Wilco :: Summer Teeth

Wenn Jay Farrar der „Song & Dance“-Meister ist, gilt Jeff Tweedy als „Sound & Vision“-Magier. Daß beide Ansätze ihre Berechtigung haben, ist klar, ebenso wie die Tatsache, daß es mit den beiden bei Uncle Tupelo nicht lange gutgehen konnte. Seither reist man auf Parallelgleisen und beäugt sich mißtrauisch aus der Ferne. Während Farrar mit Son Volt drei famose Platten gemacht hat, waren es bei Tweedy mit Wilco zwei (MERMAID AVENUE, die Hommage an Woody Guthrie, lassen wir mal außen vor). Jetzt zieht er wieder gleich. War der Erstling A.M. rückblickend RUBBER SOUL auf Americana, so konnte das Wunderwerk BEING THERE mit Fug und Recht als REVOLVER durchgehen.

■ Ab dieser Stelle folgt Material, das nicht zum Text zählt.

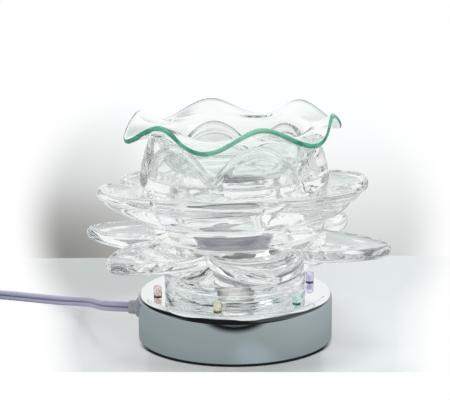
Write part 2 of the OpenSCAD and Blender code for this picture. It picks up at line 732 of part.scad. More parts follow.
module touch_module() {
    color([0.14, 0.14, 0.15]) at(module_azimuth, module_r, cover_top_z)
        linear_extrude(module_h) rounded(module_w, module_l, module_corner);
}

module terminal_block() {
    color([0.9, 0.9, 0.87]) at(block_azimuth, block_r, cover_top_z) difference() {
        linear_extrude(block_h) rounded(block_w, block_l, module_corner / 2);
        for (sy = [-1, 1]) translate([0, sy * block_l / 4, block_h - block_hole_depth])
            cylinder(d = block_hole_d, h = block_hole_depth + cut, $fn = 32);
    }
}

// Round lead along a cubic curve from a to d, leaving towards b and arriving from c
function bezier(a, b, c, d, t) =
    pow(1 - t, 3) * a + 3 * t * pow(1 - t, 2) * b + 3 * t * t * (1 - t) * c + pow(t, 3) * d;
module lead(a, b, c, d, side) {
    line = [for (i = [0:lead_steps]) bezier(a, b, c, d, i / lead_steps)];
    skin([for (i = [0:lead_steps])
        let (f = i == 0 ? unit(b - a) : i == lead_steps ? unit(d - c) : unit(line[i + 1] - line[i - 1]),
            u = unit(cross(side, f)), v = cross(f, u))
        [for (j = [0:lead_sides - 1]) let (w = j * 360 / lead_sides)
            line[i] + lead_d / 2 * (u * cos(w) + v * sin(w))]]);
}

cord_in = unit(cord_route[0] - cord_route[1]);
block_along = [cos(block_azimuth), sin(block_azimuth), 0];
module_along = [cos(module_azimuth), sin(module_azimuth), 0];
module_inward = [-sin(module_azimuth), cos(module_azimuth), 0];

// How far a lead runs straight on from an end, by the distance between its two ends
lead_bend_share = 0.32;
function bend(a, d) = lead_bend_share * norm(d - a);

// End of the terminal block on the side given, for the upper or the lower lead
function block_end(s, side) =
    place(block_azimuth, block_r, cover_top_z + block_h / 2 + s * lead_pair / 2)
    + side * block_along * (block_l / 2);

// From the cord's inner end to the terminal block
module supply_leads() {
    color([0.75, 0.7, 0.78]) for (s = [-1, 1]) {
        a = cord_route[0] + [0, 0, s * cord_w / 4];
        d = block_end(s, -1);
        lead(a, a + cord_in * bend(a, d), d - block_along * bend(a, d), d, [0, 0, 1]);
    }
}

// From the terminal block to the module
module module_leads() {
    color([0.2, 0.3, 0.7]) for (s = [-1, 1]) {
        a = block_end(s, 1);
        d = place(module_azimuth, module_r, cover_top_z + module_h / 2 + s * lead_pair / 2)
            - module_along * (module_l / 2);
        lead(a, a + block_along * bend(a, d), d - module_along * bend(a, d), d, [0, 0, 1]);
    }
}

// From the module up to the holder's contacts
module lamp_leads() {
    color([0.92, 0.92, 0.9]) for (s = [-1, 1]) {
        a = place(module_azimuth, module_r - module_w / 2, cover_top_z + module_h / 2)
            + s * lead_pair * module_along;
        d = [-s * pin_pitch / 2, 0, holder_top_z - contact_drop - contact_l];
        lead(a, a + module_inward * bend(a, d), d - [0, 0, bend(a, d)], d,
            unit(cross(module_inward, [0, 0, 1])));
    }
}

// From the module's top up to the ring-shaped board
module led_leads() {
    color([0.8, 0.15, 0.12]) for (s = [-1, 1]) {
        a = place(module_azimuth, module_r + module_w / 4, cover_top_z + module_h)
            + s * lead_pair * module_along;
        d = place(module_azimuth, board_in_r + lead_pair / 2, board_z) + s * lead_pair * module_along;
        lead(a, a + [0, 0, (d[2] - a[2]) / 2], d - [0, 0, (d[2] - a[2]) / 2], d, module_along);
    }
}

// From the module to a ring tongue under one of the bracket's wings
module touch_lead() {
    tongue_z = shell_under_z - bracket_t - tongue_t;
    color([0.25, 0.55, 0.3]) {
        a = place(module_azimuth, module_r - module_w / 2, cover_top_z + module_h - lead_pair)
            - 2 * lead_pair * module_along;
        d = [bracket_screw_x, tongue_r - 2 * slip, tongue_z + tongue_t - lead_d / 2 - slip];
        lead(a, a + module_inward * bend(a, d), d + [0, bend(a, d), 0], d, [0, 0, 1]);
    }
    color([0.78, 0.79, 0.8]) translate([bracket_screw_x, 0, tongue_z]) difference() {
        cylinder(r = tongue_r, h = tongue_t, $fn = 48);
        translate([0, 0, -cut]) cylinder(d = screw_pass_d, h = tongue_t + 2 * cut, $fn = 32);
    }
}

module lamp_base() {
    color([0.94, 0.93, 0.9]) difference() {
        translate([0, 0, lamp_z]) linear_extrude(lamp_base_h)
            rounded(lamp_base_w, lamp_base_t, lamp_base_corner);
        for (sx = [-1, 1]) translate([sx * pin_pitch / 2, 0, lamp_z - cut])
            cylinder(d = pin_d + slip, h = pin_root + cut, $fn = 32);
    }
}

module lamp_pins() {
    color([0.8, 0.8, 0.78]) for (sx = [-1, 1]) translate([sx * pin_pitch / 2, 0, lamp_z - pin_l])
        cylinder(d = pin_d, h = pin_l + pin_root, $fn = 32);
}

// Pressed glass reflector: a deep bowl on a short neck, with a straight rim
module lamp_reflector() {
    neck_r = reflector_neck_d / 2;
    bowl_h = reflector_h - lamp_rim_h;
    bowl = function(h, out_r, low_r) mix(low_r, out_r, sqrt(h));
    outer = [for (h = lamp_rim_shares) [bowl(h, lamp_d / 2, neck_r), h * bowl_h]];
    inner = [for (h = lamp_rim_shares)
        [bowl(h, lamp_d / 2 - reflector_t, neck_r - reflector_t),
            reflector_floor + h * (bowl_h - reflector_floor)]];
    color([0.82, 0.84, 0.86]) translate([0, 0, reflector_z]) rotate_extrude($fn = 120) polygon(concat(
        [[0, 0]], outer, [[lamp_d / 2, reflector_h], [lamp_d / 2 - reflector_t, reflector_h]],
        [for (k = [len(inner) - 1:-1:0]) inner[k]], [[0, reflector_floor]]));
}

module lamp_front_glass() {
    color([0.88, 0.93, 0.95, 0.4]) translate([0, 0, lamp_top_z - front_glass_t])
        cylinder(r = lamp_d / 2 - reflector_t - slip, h = front_glass_t, $fn = 120);
}

module lamp_capsule() {
    color([0.9, 0.92, 0.92, 0.5]) translate([0, 0, reflector_z + reflector_floor]) {
        cylinder(d = capsule_d, h = capsule_l - capsule_d / 2, $fn = 48);
        translate([0, 0, capsule_l - capsule_d / 2]) sphere(d = capsule_d, $fn = 48);
    }
}

// Flat slot with round ends, the shape of the cord and a gap round it
module cord_slot(length, gap) {
    linear_extrude(length) {
        square([cord_w - cord_t, cord_t + 2 * gap], center = true);
        for (s = [-1, 1]) translate([s * (cord_w - cord_t) / 2, 0]) circle(d = cord_t + 2 * gap, $fn = 48);
    }
}

// Tapered strain relief: a tail inside the drum, a neck through its wall, a flange and a nose
module cord_gland() {
    nose_l = gland_flange_t + gland_nose_l;
    color([0.9, 0.89, 0.93]) at(gland_azimuth, base_r, gland_z) rotate([0, 90, 0]) difference() {
        rotate_extrude($fn = 64) polygon([[0, -shell_t - gland_tail_l],
            [gland_tail_d / 2, -shell_t - gland_tail_l],
            [gland_neck_d / 2, -shell_t], [gland_neck_d / 2, 0], [gland_d / 2, 0],
            [gland_d / 2, gland_flange_t * 0.7], [gland_d / 2 - gland_flange_t * 0.3, gland_flange_t],
            [gland_nose_d / 2, gland_flange_t], [gland_tip_d / 2, nose_l], [0, nose_l]]);
        translate([0, 0, -shell_t - gland_tail_l - cut])
            cord_slot(nose_l + shell_t + gland_tail_l + 2 * cut, cord_slot_gap);
    }
}

// One ring of the cord's section, wide side upright, at point p on a way d
function cord_ring(p, d, shares) =
    let (f = unit(d), side = unit(cross(f, [0, 0, 1])), up = cross(side, f))
    [for (q = shares) p + side * (q[0] * cord_t / 2) + up * (q[1] * cord_w / 2)];

module power_cord() {
    last = len(cord_route) - 1;
    way = function(i) i == last ? [-1, 0, 0] : cord_route[i + 1] - cord_route[max(0, i - 1)];
    color([0.85, 0.84, 0.92]) skin([for (i = [0:last]) cord_ring(cord_route[i], way(i), twin_shares)]);
}

// Coil: it spirals in on the lower layer, climbs where the spiral reverses, and spirals out on the upper
function coil_point(t) =
    let (r = coil_in_r + coil_pitch * abs(t - coil_turns / 2), a = coil_azimuth + 360 * t)
    coil_centre + [r * cos(a), r * sin(a), coil_rise * ease((t - coil_turns / 2) * 2 + 0.5)];
coil_steps = coil_turns * coil_rings;
function coil_way(t) = let (e = 1 / coil_rings / 4) coil_point(t + e) - coil_point(t - e);
coil_skin = concat(
    [cord_ring(cord_route[len(cord_route) - 1], [-1, 0, 0], coil_shares),
        cord_ring(coil_start, [-1, 0, 0], coil_shares)],
    [for (i = [1:coil_steps - 1]) let (t = i / coil_rings)
        cord_ring(coil_point(t), coil_way(t), coil_shares)],
    [cord_ring(coil_end, [0, -1, 0], coil_shares),
        cord_ring(coil_end - [0, cord_w, 0], [0, -1, 0], coil_shares)]);
coil_gap = min([for (i = [1:coil_steps + 1], k = [1:coil_turns], e = [-1:1])
    let (j = i + k * coil_rings + e) if (j <= coil_steps + 1)
    min([for (p = coil_skin[i], q = coil_skin[j]) norm(p - q)])]);
echo(str("Least gap of the coil to itself, in mm: ", coil_gap));
function way_length(points) = len(points) < 2 ? 0
    : [for (i = [0:len(points) - 2]) norm(points[i + 1] - points[i])] * [for (i = [0:len(points) - 2]) 1];
echo(str("Length of the cord, in mm: ", way_length(cord_route) + 2 * cord_w
    + way_length([for (i = [0:coil_steps]) coil_point(i / coil_rings)])));

module cord_coil() {
    color([0.85, 0.84, 0.92]) skin(coil_skin);
}

module cord_tie() {
    in_r = coil_in_r - cord_t / 2 - tie_gap;
    out_r = coil_out_r + cord_t / 2 + tie_gap;
    low_z = coil_centre[2] - cord_w / 2 - seat_gap;
    high_z = coil_centre[2] + coil_rise + cord_w / 2 + seat_gap;
    color([0.12, 0.12, 0.13]) translate([coil_centre[0], coil_centre[1], 0]) rotate([0, 0, tie_azimuth])
        rotate([90, 0, 0]) translate([0, 0, -tie_w / 2]) linear_extrude(tie_w) difference() {
            translate([in_r - tie_t, low_z - tie_t])
                square([out_r - in_r + 2 * tie_t, high_z - low_z + 2 * tie_t]);
            translate([in_r, low_z]) square([out_r - in_r, high_z - low_z]);
        }
}

// Plug: rounded-square sections along its way, from the tail's tip to the face
plug_tip = coil_end - [0, cord_w, 0];
plug_face = plug_tip - [0, plug_tail_l + plug_l, 0];
function plug_ring(y, w, t) = [for (j = [0:plug_sides - 1])
    let (a = j * 360 / plug_sides, cx = cos(a), cz = sin(a))
    [plug_tip[0] - t / 2 * sign(cx) * pow(abs(cx), plug_square), y,
        plug_tip[2] - w / 2 * sign(cz) * pow(abs(cz), plug_square)]];

module plug_body() {
    n = len(plug_tail_shares);
    tail = [for (k = [n - 1:-1:0]) let (q = plug_tail_shares[k])
        plug_ring(plug_face[1] + plug_l + plug_tail_l * q[0], plug_w * q[1], plug_t * q[1])];
    body = [for (k = [len(plug_rings_shares) - 1:-1:0]) let (q = plug_rings_shares[k])
        plug_ring(plug_face[1] + plug_l * q[0], plug_w * q[1], plug_t * q[1])];
    color([0.87, 0.86, 0.93]) skin(concat(tail, body));
}

module plug_blades() {
    corner = plug_face - [blade_w / 2, blade_l, blade_t / 2];
    color([0.8, 0.68, 0.36]) for (s = [-1, 1]) translate(corner + [0, 0, s * blade_pitch / 2]) difference() {
        cube([blade_w, blade_l, blade_t]);
        translate([blade_w / 2, blade_l - blade_hole_in, -cut])
            cylinder(d = blade_hole_d, h = blade_t + 2 * cut, $fn = 32);
    }
}

module led_red() { led(0, [0.9, 0.3, 0.25, 0.7]); }
module led_yellow() { led(1, [0.9, 0.85, 0.4, 0.7]); }
module led_green() { led(2, [0.3, 0.85, 0.65, 0.7]); }
module led_violet() { led(3, [0.55, 0.45, 0.9, 0.7]); }
module led_blue() { led(4, [0.3, 0.5, 0.95, 0.7]); }
module led_white() { led(5, [0.9, 0.92, 0.95, 0.7]); }

base_shell();
base_cover();
cover_posts();
cover_screws();
rubber_feet();
lamp_bracket();
bracket_screws();
bracket_nuts();
lamp_holder();
holder_contacts();
holder_screws();
led_board();
led_red();
led_yellow();
led_green();
led_violet();
led_blue();
led_white();
led_legs();
touch_module();
terminal_block();
supply_leads();
module_leads();
lamp_leads();
led_leads();
touch_lead();
lamp_base();
lamp_pins();
lamp_reflector();
lamp_front_glass();
lamp_capsule();
glass_foot_ring();
lower_petals();
middle_petals();
upper_petals();
oil_dish();
cord_gland();
power_cord();
cord_coil();
cord_tie();
plug_body();
plug_blades();
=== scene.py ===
# Looks of the touch lamp oil burner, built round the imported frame.
# Shapes are in millimetres, and new_object turns them into metres. Shading and room are in metres.
import math

import bmesh
import bpy
from mathutils import Matrix, Vector


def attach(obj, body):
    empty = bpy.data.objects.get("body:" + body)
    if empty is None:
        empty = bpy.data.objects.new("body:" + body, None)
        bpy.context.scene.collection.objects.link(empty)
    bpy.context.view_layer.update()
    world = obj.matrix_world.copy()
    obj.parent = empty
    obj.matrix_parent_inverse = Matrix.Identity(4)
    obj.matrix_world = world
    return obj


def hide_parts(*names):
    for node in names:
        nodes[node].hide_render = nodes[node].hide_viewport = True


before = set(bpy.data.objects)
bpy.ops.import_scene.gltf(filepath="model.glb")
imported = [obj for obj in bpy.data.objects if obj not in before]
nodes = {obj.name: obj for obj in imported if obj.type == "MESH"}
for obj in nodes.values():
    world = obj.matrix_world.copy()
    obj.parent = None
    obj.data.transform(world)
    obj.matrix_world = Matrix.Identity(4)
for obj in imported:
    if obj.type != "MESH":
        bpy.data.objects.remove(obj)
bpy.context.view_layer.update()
scene = bpy.context.scene
MM = 0.001

# Camera, fitted to the photograph
PICTURE_WIDTH = 450
SENSOR_WIDTH = 36
FOCAL_PX = 1430.35
STAND_BACK = 855.4
EYE_UP = 270.35
TURN = -0.381
TILT = 12.125
ROLL = 0.5
BOUNCES = 24


def sin_cos(degrees):
    return math.sin(math.radians(degrees)), math.cos(math.radians(degrees))


turn_sin, turn_cos = sin_cos(TURN)
tilt_sin, tilt_cos = sin_cos(TILT)
roll_sin, roll_cos = sin_cos(ROLL)
VIEW = Vector((turn_sin * tilt_cos, turn_cos * tilt_cos, -tilt_sin))
flat_right = Vector((turn_cos, -turn_sin, 0))
flat_up = flat_right.cross(VIEW)
RIGHT = roll_cos * flat_right - roll_sin * flat_up
UP = roll_sin * flat_right + roll_cos * flat_up

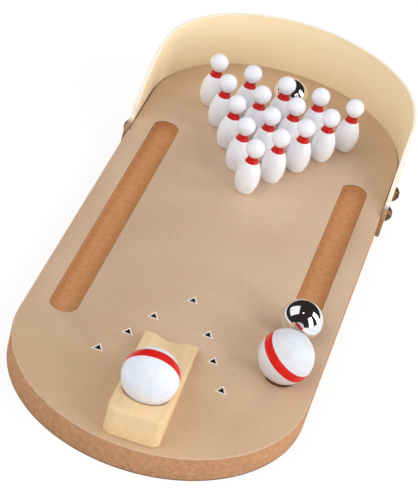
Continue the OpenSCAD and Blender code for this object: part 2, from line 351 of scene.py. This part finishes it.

Demnach wäre SUMMER TEETH… also, nö …das Weiße Album (so ungefähr wenigstens und mit Stars & Stripes und 30 Jahren mehr auf dem Buckel). Hier wie dort überschlagen sich die Eindrücke, kollidieren disparate Stile und Stimmungen, balancieren unwiderstehliche Melodien über Abgründe, bricht sich Art-Folk-Beat-Surf-Doo-Wop-Pop-Rock an Piano-Etüden, Gitarreneruptionen, Keyboard- und Bläsereinschüben, an unbehaglicher Stille und komischem Lärm. SUMMER TEETH ist Milleniums-„Helter Skelter“ ohne Charles Manson, ist John, Paul, Jekyll & Hyde, rückwärtsabgespielte Bänder, Stimmen aus einem psychedelischen Spiegelkabinett, ist warme Knarre und weinende Klampfe, Merseyside und Mississippi – und Jeff Tweedy ist ein verdammtes Genie.